With all of this, he understands why people were let go. “It was a great financial idea for them! They saved a ton of money and their shareholders are going to be happy,” Greg says to me nonchalantly, infamous for his bluntness, even on air.

            Still, Greg says that as sad as he was to lose his job, he doesn’t feel resentment. “I feel lucky because radio was fun until the day I got let go.” He enjoyed a weird and wonderful career—filled with whiskey tastings, beer fests, and DJ’ing some of the biggest music festivals—all while listening to and promoting good music.  

            “I sit back sometimes and think, huh, we certainly didn’t do it for the money… we were paid badly, oh did we get paid badly! But we did it because we loved it.” Greg reminisces about those early days of working 13 days on, one day off for federal minimum wage. Having been with 89X and CHUM—the original owners—since the company was three weeks old, “Gnyp” had the pleasure of being part of the golden years of the Windsor-Detroit music scene.

            Greg was the “dorky, nerdy guy” in high school, so he still can’t believe some of the events he got to attend through the years. One of his first gigs was DJing “89X Stole Christmas” with 10,000 people in the stands, and his first real stage announcement was on the Pine Knob stage at DTE during the first Lollapalooza festival.

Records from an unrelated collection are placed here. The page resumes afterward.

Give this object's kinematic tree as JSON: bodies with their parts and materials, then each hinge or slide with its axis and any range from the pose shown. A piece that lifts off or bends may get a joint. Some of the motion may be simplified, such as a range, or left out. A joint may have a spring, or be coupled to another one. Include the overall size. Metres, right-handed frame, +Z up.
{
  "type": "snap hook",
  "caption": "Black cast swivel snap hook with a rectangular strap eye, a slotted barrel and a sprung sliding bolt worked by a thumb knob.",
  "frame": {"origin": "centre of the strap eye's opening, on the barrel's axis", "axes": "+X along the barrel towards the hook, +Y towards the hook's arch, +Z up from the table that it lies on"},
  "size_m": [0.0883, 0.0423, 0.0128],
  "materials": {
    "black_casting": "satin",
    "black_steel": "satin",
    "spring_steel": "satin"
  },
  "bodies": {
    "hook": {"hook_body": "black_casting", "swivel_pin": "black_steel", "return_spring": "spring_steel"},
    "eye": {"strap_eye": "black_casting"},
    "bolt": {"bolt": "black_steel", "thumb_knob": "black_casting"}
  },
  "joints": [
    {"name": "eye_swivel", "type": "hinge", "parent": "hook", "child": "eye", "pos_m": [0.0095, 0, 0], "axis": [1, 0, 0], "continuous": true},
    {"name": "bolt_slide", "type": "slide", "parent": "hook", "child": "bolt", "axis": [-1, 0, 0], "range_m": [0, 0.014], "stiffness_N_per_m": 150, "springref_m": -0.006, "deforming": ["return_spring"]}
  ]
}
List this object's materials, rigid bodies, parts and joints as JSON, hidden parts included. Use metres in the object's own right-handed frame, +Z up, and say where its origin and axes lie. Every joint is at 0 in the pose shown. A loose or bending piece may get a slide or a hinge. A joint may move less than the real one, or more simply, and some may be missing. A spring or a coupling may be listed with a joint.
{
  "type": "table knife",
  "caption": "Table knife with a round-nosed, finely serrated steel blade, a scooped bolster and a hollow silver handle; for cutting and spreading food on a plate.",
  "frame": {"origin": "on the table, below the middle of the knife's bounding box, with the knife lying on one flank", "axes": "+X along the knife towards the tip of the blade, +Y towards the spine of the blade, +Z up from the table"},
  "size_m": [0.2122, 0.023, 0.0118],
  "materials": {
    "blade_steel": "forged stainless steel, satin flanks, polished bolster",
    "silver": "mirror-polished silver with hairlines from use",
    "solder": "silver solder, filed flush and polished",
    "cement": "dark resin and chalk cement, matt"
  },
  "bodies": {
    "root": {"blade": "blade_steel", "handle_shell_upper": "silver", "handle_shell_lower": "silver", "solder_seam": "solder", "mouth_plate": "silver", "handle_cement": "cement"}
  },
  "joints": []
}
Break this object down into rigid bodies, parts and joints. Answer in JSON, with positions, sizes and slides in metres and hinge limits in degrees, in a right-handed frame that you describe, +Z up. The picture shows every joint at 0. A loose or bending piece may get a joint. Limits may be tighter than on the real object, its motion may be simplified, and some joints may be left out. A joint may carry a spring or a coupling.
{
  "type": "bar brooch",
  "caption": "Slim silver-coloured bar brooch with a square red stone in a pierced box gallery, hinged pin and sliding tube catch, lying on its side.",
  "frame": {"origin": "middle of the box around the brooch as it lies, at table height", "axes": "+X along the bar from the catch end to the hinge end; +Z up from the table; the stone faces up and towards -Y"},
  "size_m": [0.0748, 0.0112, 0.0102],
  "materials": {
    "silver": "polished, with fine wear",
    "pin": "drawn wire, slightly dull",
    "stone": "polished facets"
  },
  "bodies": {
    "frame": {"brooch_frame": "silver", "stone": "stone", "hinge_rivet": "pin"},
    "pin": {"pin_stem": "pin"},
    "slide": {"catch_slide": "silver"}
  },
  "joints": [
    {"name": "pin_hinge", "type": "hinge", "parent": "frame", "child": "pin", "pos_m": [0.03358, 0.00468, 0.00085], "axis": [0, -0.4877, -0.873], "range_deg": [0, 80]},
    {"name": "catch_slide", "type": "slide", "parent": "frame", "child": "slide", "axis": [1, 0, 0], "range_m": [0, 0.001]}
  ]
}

            “During those first five or six years with 89X—I don’t know how to describe it—us DJs were almost like celebrities. Metro Times would write stories about us, and people would come line up by the tent while we broadcasted just to say hi,” he shares. “We were just this weird family of a bunch of goofy Canadians and Americans who were employed by radio for the first time, working as cheaply as possible, doing something so different and out there that it was kind of magical.”

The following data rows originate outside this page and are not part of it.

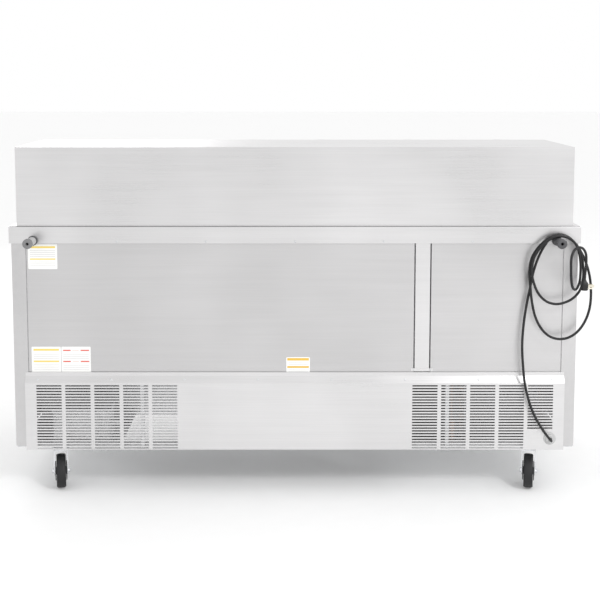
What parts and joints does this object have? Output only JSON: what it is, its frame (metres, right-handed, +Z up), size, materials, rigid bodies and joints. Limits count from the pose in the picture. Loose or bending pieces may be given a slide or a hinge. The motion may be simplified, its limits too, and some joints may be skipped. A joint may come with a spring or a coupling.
{
  "type": "sandwich prep table",
  "caption": "Refrigerated stainless prep table on casters: doored cold cabinet, pan rail under a hinged-lid hood, cutting board, louvred machine bay and mains lead.",
  "frame": {"origin": "centre of the bounding box in plan, without the mains lead, on the floor under the wheels", "axes": "+X across the width, to the right of a person at the doors; +Y from the doors to the wall side; +Z up"},
  "size_m": [1.8329, 0.934, 1.108],
  "materials": {
    "stainless_panel": "fine vertical brushing, satin",
    "stainless_bright": "fine brushing, bright satin",
    "galvanised": "dull spangle",
    "insulation": "rigid foam, rough",
    "board_white": "fine-grained polyethylene",
    "door_lining": "smooth white plastic",
    "gasket_grey": "soft matt",
    "shelf_coat": "white epoxy coat",
    "cover_white": "satin white paint",
    "coil_fins": "fine bare fins",
    "black_plastic": "moulded, matt",
    "black_paint": "satin black paint",
    "copper": "drawn copper, slightly dull",
    "bumper_grey": "moulded, matt",
    "gland_grey": "moulded nylon",
    "cord_black": "smooth black jacket",
    "label_white": null,
    "zinc": "bright zinc plate",
    "wheel_black": "hard black rubber",
    "brake_red": "moulded, matt"
  },
  "bodies": {
    "cabinet": {"side_panel_left": "stainless_panel", "side_panel_right": "stainless_panel", "back_panels": "stainless_panel", "back_seam_cover": "stainless_bright", "worktop": "stainless_bright", "liner_walls": "stainless_bright", "liner_floor": "stainless_bright", "foam_insulation": "insulation", "louvre_panel": "stainless_bright", "base_frame": "galvanised", "front_frame": "stainless_bright", "kick_plate": "stainless_panel", "pan_rail": "stainless_bright", "pans": "stainless_bright", "board_brackets": "stainless_panel", "hood_shell": "stainless_bright", "hood_liner": "stainless_bright", "hinges": "galvanised", "shelves": "shelf_coat", "shelf_supports": "stainless_bright", "evaporator_coil": "coil_fins", "evaporator_cover": "cover_white", "compressor": "black_paint", "condenser_coil": "coil_fins", "fan_shroud": "black_paint", "electrical_box": "galvanised", "refrigerant_tubes": "copper", "wall_bumpers": "bumper_grey", "cord_gland": "gland_grey", "power_cord": "cord_black", "power_plug": "cord_black", "labels": "label_white", "rear_screws": "galvanised"},
    "door_left": {"door_left_skin": "stainless_panel", "door_left_liner": "door_lining", "door_left_gasket": "gasket_grey"},
    "door_middle": {"door_middle_skin": "stainless_panel", "door_middle_liner": "door_lining", "door_middle_gasket": "gasket_grey"},
    "door_right": {"door_right_skin": "stainless_panel", "door_right_liner": "door_lining", "door_right_gasket": "gasket_grey"},
    "lid_left": {"lid_left": "stainless_panel", "lid_left_handle": "stainless_bright"},
    "lid_right": {"lid_right": "stainless_panel", "lid_right_handle": "stainless_bright"},
    "board": {"cutting_board": "board_white"},
    "dial": {"thermostat_dial": "black_plastic"},
    "cabinet_fan": {"evaporator_fan": "black_plastic"},
    "machine_fan": {"condenser_fan": "coil_fins"},
    "fork_rear_left": {"caster_rear_left_fork": "zinc"},
    "wheel_rear_left": {"caster_rear_left_wheel": "wheel_black"},
    "fork_rear_right": {"caster_rear_right_fork": "zinc"},
    "wheel_rear_right": {"caster_rear_right_wheel": "wheel_black"},
    "fork_front_left": {"caster_front_left_fork": "zinc"},
    "wheel_front_left": {"caster_front_left_wheel": "wheel_black"},
    "fork_front_right": {"caster_front_right_fork": "zinc"},
    "wheel_front_right": {"caster_front_right_wheel": "wheel_black"},
    "brake_front_left": {"caster_front_left_brake": "brake_red"},
    "brake_front_right": {"caster_front_right_brake": "brake_red"}
  },
  "joints": [
    {"name": "door_left_swing", "type": "hinge", "parent": "cabinet", "child": "door_left", "pos_m": [-0.876, -0.4, 0.499], "axis": [0, 0, -1], "range_deg": [0, 100]},
    {"name": "door_middle_swing", "type": "hinge", "parent": "cabinet", "child": "door_middle", "pos_m": [-0.28133, -0.4, 0.499], "axis": [0, 0, -1], "range_deg": [0, 100]},
    {"name": "door_right_swing", "type": "hinge", "parent": "cabinet", "child": "door_right", "pos_m": [0.876, -0.4, 0.499], "axis": [0, 0, 1], "range_deg": [0, 100]},
    {"name": "lid_left_lift", "type": "hinge", "parent": "cabinet", "child": "lid_left", "pos_m": [-0.438, -0.055, 1.104], "axis": [-1, 0, 0], "range_deg": [0, 150]},
    {"name": "lid_right_lift", "type": "hinge", "parent": "cabinet", "child": "lid_right", "pos_m": [0.438, -0.055, 1.104], "axis": [-1, 0, 0], "range_deg": [0, 150]},
    {"name": "board_lift", "type": "slide", "parent": "cabinet", "child": "board", "axis": [0, 0, 1], "range_m": [0, 0.05]},
    {"name": "dial_turn", "type": "hinge", "parent": "cabinet", "child": "dial", "pos_m": [0.7, -0.349, 0.176], "axis": [0, -1, 0], "range_deg": [0, 270]},
    {"name": "cabinet_fan_spin", "type": "hinge", "parent": "cabinet", "child": "cabinet_fan", "pos_m": [0, 0.264, 0.63], "axis": [0, 1, 0], "continuous": true},
    {"name": "machine_fan_spin", "type": "hinge", "parent": "cabinet", "child": "machine_fan", "pos_m": [-0.68, 0.152, 0.252], "axis": [0, 1, 0], "continuous": true},
    {"name": "swivel_rear_left", "type": "hinge", "parent": "cabinet", "child": "fork_rear_left", "pos_m": [-0.765, 0.308, 0.12], "axis": [0, 0, 1], "continuous": true},
    {"name": "roll_rear_left", "type": "hinge", "parent": "fork_rear_left", "child": "wheel_rear_left", "pos_m": [-0.75889, 0.33533, 0.054], "axis": [0.9759, -0.2181, 0], "continuous": true},
    {"name": "swivel_rear_right", "type": "hinge", "parent": "cabinet", "child": "fork_rear_right", "pos_m": [0.765, 0.308, 0.12], "axis": [0, 0, 1], "continuous": true},
    {"name": "roll_rear_right", "type": "hinge", "parent": "fork_rear_right", "child": "wheel_rear_right", "pos_m": [0.75889, 0.33533, 0.054], "axis": [0.9759, 0.2181, 0], "continuous": true},
    {"name": "swivel_front_left", "type": "hinge", "parent": "cabinet", "child": "fork_front_left", "pos_m": [-0.765, -0.3, 0.12], "axis": [0, 0, 1], "continuous": true},
    {"name": "roll_front_left", "type": "hinge", "parent": "fork_front_left", "child": "wheel_front_left", "pos_m": [-0.765, -0.272, 0.054], "axis": [1, 0, 0], "continuous": true},
    {"name": "swivel_front_right", "type": "hinge", "parent": "cabinet", "child": "fork_front_right", "pos_m": [0.765, -0.3, 0.12], "axis": [0, 0, 1], "continuous": true},
    {"name": "roll_front_right", "type": "hinge", "parent": "fork_front_right", "child": "wheel_front_right", "pos_m": [0.765, -0.272, 0.054], "axis": [1, 0, 0], "continuous": true},
    {"name": "brake_press_front_left", "type": "hinge", "parent": "fork_front_left", "child": "brake_front_left", "pos_m": [-0.765, -0.324, 0.106], "axis": [1, 0, 0], "range_deg": [0, 20]},
    {"name": "brake_press_front_right", "type": "hinge", "parent": "fork_front_right", "child": "brake_front_right", "pos_m": [0.765, -0.324, 0.106], "axis": [1, 0, 0], "range_deg": [0, 20]}
  ]
}
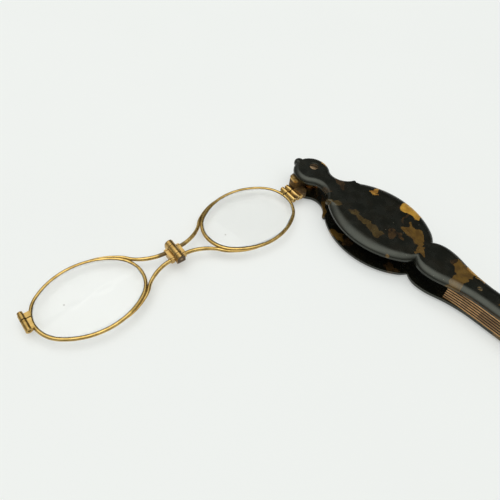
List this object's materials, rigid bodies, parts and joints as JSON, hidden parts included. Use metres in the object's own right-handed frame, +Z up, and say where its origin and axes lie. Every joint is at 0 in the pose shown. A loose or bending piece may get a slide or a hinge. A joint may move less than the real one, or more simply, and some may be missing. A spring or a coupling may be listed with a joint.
{
  "type": "folding lorgnette",
  "caption": "Folding lorgnette: an oval lens pair with a hinged bridge swings out of a slotted two-plate case that narrows into a slender handle with a reeded metal edge.",
  "frame": {"origin": "on the pivot screw's axis, at the flat underside of the back plate", "axes": "+Z up from the underside along the pivot screw; the handle runs along -Y; the open lens pair runs towards -X"},
  "size_m": [0.1314, 0.1462, 0.0109],
  "materials": {
    "shell": "polished, dark with translucent amber and red-brown mottling",
    "reeded_brass": "aged, lengthwise reeding with dark grooves",
    "brass": "aged satin",
    "copper": "aged, coppery",
    "gilt_frame": "polished gilt with slight wear",
    "spring_steel": "drawn wire",
    "lens_glass": "clear"
  },
  "bodies": {
    "root": {"front_plate": "shell", "back_plate": "shell", "reeded_spacer": "reeded_brass", "handle_rivets": "brass", "rivet_tubes": "brass", "pivot_screw": "brass", "pivot_nut": "brass", "upper_washer": "copper", "lower_washer": "copper"},
    "near_frame": {"pivot_arm": "gilt_frame", "arm_pin": "gilt_frame", "near_upper_tubes": "gilt_frame", "near_lower_tube": "gilt_frame", "near_closing_screw": "gilt_frame", "near_rim": "gilt_frame", "near_lens": "lens_glass", "near_bridge_wires": "gilt_frame", "near_hinge": "gilt_frame", "hinge_pin": "brass", "hinge_spring": "spring_steel"},
    "far_frame": {"far_hinge": "gilt_frame", "far_bridge_wires": "gilt_frame", "far_rim": "gilt_frame", "far_lens": "lens_glass", "far_upper_tube": "gilt_frame", "far_lower_tube": "gilt_frame", "far_closing_screw": "gilt_frame"}
  },
  "joints": [
    {"name": "swing", "type": "hinge", "parent": "root", "child": "near_frame", "pos_m": [0, 0, 0], "axis": [0, 0, 1], "range_deg": [0, 82]},
    {"name": "fold", "type": "hinge", "parent": "near_frame", "child": "far_frame", "pos_m": [-0.0654, 0.00522, 0.00545], "axis": [0.1236, 0.9923, 0], "range_deg": [0, 180], "stiffness_Nm_per_rad": 0.0015, "springref_deg": -85.94}
  ]
}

            Even before Bell bought the company, and they were sold by CHUM to CTV, Greg said that radio was already beginning to lose its freeform style to a corporate one. But despite the revolving rules and regulations, and though the DJs felt sad inside to put business in front of music, Greg says that his driving force came from his radio family.

“I always knew I had an awesome music family that I could dork out with. That was the cool balance; I was lucky to have program directors like Phat Matt. He was such a music head! You’d go into his office and spend an hour of the day listening to new music,” he says emphatically. “Or my last program director Jim would come into my office and be like ‘Gnyp! You’re going to be debuting the new such-and-such… you’ve gotta hear it!’”

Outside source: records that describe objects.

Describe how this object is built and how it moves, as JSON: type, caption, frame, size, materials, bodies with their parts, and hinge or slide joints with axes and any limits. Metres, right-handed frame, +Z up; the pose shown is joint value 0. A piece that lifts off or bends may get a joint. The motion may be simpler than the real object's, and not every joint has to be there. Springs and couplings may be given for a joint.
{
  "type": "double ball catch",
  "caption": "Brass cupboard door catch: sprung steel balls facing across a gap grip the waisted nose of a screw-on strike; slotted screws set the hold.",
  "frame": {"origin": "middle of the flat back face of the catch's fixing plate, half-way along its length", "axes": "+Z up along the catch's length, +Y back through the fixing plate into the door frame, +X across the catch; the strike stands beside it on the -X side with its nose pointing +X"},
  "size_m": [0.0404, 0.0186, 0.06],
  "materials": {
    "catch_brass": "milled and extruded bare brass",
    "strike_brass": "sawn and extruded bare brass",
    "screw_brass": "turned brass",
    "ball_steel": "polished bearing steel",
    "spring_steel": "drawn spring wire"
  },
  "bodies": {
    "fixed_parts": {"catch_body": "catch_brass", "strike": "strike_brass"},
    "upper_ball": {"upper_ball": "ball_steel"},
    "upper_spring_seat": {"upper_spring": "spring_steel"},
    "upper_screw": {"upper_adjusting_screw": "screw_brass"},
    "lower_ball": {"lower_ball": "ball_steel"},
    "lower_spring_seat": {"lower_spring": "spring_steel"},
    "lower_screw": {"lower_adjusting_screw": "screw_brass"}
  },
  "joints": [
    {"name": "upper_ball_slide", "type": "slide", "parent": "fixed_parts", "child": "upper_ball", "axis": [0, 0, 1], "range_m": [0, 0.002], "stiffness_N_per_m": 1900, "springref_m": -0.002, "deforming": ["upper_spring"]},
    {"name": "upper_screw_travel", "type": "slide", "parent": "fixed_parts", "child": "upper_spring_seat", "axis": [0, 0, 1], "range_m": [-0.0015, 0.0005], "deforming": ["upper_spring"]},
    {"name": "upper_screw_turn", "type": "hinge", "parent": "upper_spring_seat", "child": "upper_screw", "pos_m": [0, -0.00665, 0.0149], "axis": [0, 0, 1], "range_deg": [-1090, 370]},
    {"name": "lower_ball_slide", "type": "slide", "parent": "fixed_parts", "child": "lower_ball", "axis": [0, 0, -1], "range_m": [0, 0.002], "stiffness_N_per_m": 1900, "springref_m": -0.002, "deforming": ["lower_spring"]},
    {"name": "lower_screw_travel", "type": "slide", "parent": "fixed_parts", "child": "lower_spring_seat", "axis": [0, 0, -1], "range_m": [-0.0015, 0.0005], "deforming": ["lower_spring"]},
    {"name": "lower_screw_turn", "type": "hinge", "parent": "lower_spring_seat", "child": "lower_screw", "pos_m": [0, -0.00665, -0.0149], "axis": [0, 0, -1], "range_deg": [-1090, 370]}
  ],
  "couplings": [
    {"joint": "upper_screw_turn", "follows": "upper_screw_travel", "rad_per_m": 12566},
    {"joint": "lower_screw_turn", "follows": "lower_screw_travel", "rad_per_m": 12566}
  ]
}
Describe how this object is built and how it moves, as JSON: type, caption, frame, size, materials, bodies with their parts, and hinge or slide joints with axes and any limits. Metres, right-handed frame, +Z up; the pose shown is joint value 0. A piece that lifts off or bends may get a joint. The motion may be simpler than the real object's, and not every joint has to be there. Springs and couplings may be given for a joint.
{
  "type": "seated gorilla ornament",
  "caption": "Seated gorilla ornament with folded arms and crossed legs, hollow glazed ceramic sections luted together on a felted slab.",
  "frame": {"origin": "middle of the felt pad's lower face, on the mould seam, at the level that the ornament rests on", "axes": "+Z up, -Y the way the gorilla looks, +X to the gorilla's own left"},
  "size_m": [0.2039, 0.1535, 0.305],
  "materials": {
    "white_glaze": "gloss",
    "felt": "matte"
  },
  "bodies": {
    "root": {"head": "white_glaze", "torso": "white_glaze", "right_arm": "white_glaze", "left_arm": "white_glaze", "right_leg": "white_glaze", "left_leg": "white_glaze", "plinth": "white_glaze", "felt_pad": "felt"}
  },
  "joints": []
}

            The team got to be authentic music dorks together and could always count on going out for beers after work and talking exclusively about music and radio. Greg says even though Bell didn’t seem to care about the music, the offices of Windsor still held that passion through and through. No corporation could ever stop the love of music. “I’m not trying to be the guy to badmouth the company who let him go, again it’s a great business move! But I think it’s leaving a big hole in the Windsor market,” he adds.

The beautiful thing is, the group still texts one another to geek out over a new album drop or song release and Greg says, “That’s the one thing… looking back on 30 years in radio, it never got old talking to artists or hearing new songs.”

Greg has interviewed dozens of artists and met hundreds more throughout his career, but two stood out in particular. Ever since the early ’80s, The Smiths have been Greg’s favourite band. When the band’s former lead singer Morrissey was playing at the Meadow Brook Amphitheatre during his first solo tour in 1991, Greg’s boss’s car wasn’t running, and she needed a ride to the show. “Thank goodness I’d sabotaged her car!” Greg jokes. “As a result, she told me if I drove her, I could go to the show—and do the meet and greet.”

Greg didn’t hesitate and wound up going backstage to meet Morrissey before his show. “I’d always heard stories of him being rude during interviews, but we luckily caught him in a pleasant, laughing, and wonderful way. Now when I read those other stories about him being rude, I go, ‘Nope, not my Morrissey.’”

            His other big-time celebrity sighting was a total fluke and happened when Greg was doing a live event before the Nine Inch Nails/David Bowie show at the Palace of Auburn Hills in 1995. The station had their booth set up at 3 p.m. when the show started at 6, and at first there was nothing to report on except the hot dog stand guy. That’s when Bowie came walking over and Greg was in complete shock to see him. Greg had to say something, but he didn’t want to be the guy that shouted, “I love your stuff” or “I have your every album” so he just blurted, “I like chicken!” It’s safe to say, that was probably the most memorable thing Greg could have said to a guy like Bowie.

            He laughs as he remembers his “pretty awesome life,” and transitions to tell me about a time where his ex-wife asked him if he was afraid of death. “And no, I don’t want to die,” he clarifies, “but I’m more afraid of not living. So maybe my adventure in radio is done now and I need to find something new to do?”

            Of course, he’d still do radio if the opportunity presented itself, but Greg’s eternally optimistic attitude allows him to see the best in any situation. So, he’s currently spending his time writing a book called The Book of Ruby (and the pack)—which is about how he’s spent the last 12 years of his life learning to live sort of like a dog.

The idea came from a friend who said she’d written down the five things she learned from Greg’s late two-year-old pup Ruby Soho—named after the Rancid song—but Greg says he couldn’t just focus on Ruby because he’s learned so much from all of his thoughtfully named dogs. There’s Eliot Fitzgerald (after TS Eliot and F. Scott Fitzgerald), Primrose Grace (after a character in The Hunger Games and Grace Slick), and Pearl Eloise (for Pearl Bailey and “Eloise,” Greg’s favourite song by The Damned).  

            Along with learning to never hold a grudge, to always be unreasonably excited when you see your friends, to look people in the eyes, and that if you could give a person one kiss, give them two, Greg learned to stop and smell every flower. Ruby loved flowers, he says, and on one of their last walks she was sniffing a puffy, firework flower, and she suddenly just bit the stem, pulled the flower up, and took it with her.

            So, the last line of Greg’s book, and the last word of advice he’ll give us from Ruby and the gang is, “Remember to stop and smell the flowers… and sometimes say f-it and take the flower with you.”